== Given material ==

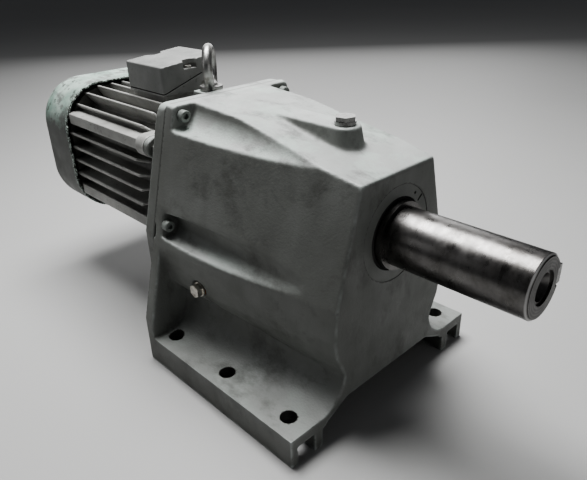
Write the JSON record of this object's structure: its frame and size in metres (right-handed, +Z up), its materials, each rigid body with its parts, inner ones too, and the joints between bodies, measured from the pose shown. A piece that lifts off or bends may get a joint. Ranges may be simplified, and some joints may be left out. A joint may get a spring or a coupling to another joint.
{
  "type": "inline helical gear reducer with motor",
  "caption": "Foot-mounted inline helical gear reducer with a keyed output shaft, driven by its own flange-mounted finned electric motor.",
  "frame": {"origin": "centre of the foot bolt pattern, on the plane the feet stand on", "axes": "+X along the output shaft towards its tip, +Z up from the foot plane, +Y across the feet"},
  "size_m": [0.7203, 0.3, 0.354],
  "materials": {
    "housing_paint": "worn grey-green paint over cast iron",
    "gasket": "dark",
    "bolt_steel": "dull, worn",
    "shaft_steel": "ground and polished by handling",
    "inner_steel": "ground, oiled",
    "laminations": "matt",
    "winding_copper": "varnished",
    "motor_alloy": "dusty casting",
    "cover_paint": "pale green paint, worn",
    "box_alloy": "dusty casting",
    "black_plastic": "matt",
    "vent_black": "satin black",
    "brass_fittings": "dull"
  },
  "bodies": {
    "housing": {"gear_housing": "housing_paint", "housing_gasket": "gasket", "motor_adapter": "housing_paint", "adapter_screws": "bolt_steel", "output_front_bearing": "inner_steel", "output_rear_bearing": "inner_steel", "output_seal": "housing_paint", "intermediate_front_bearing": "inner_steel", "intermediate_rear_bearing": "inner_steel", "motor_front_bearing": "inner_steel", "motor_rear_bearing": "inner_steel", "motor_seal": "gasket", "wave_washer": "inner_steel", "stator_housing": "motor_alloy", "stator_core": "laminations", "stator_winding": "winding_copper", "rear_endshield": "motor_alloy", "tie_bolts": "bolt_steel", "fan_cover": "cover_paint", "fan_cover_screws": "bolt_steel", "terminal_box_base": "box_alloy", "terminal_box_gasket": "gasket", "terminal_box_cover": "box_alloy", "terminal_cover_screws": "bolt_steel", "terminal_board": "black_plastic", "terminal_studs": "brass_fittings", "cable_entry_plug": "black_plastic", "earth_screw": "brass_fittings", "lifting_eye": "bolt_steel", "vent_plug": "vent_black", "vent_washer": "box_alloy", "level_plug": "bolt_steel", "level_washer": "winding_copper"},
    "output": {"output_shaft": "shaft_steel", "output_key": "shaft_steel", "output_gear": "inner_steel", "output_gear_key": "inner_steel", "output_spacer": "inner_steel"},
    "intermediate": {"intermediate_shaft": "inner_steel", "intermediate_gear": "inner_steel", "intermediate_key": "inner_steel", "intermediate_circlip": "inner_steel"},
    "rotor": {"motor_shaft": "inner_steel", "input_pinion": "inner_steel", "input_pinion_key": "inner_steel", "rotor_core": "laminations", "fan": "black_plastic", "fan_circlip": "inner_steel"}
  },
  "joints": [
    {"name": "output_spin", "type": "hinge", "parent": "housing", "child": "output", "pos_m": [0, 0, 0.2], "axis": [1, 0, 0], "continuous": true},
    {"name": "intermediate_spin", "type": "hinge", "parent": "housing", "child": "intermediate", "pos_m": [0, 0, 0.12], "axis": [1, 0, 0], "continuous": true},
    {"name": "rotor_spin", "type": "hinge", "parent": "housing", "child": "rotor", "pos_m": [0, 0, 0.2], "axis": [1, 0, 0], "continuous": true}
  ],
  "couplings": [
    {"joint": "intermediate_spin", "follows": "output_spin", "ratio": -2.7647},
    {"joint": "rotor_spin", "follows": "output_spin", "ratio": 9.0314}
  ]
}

===

**The exercise**
Copy out each line of the material that holds the word "joints".

**The answer**
Write the JSON record of this object's structure: its frame and size in metres (right-handed, +Z up), its materials, each rigid body with its parts, inner ones too, and the joints between bodies, measured from the pose shown. A piece that lifts off or bends may get a joint. Ranges may be simplified, and some joints may be left out. A joint may get a spring or a coupling to another joint.
  "joints": [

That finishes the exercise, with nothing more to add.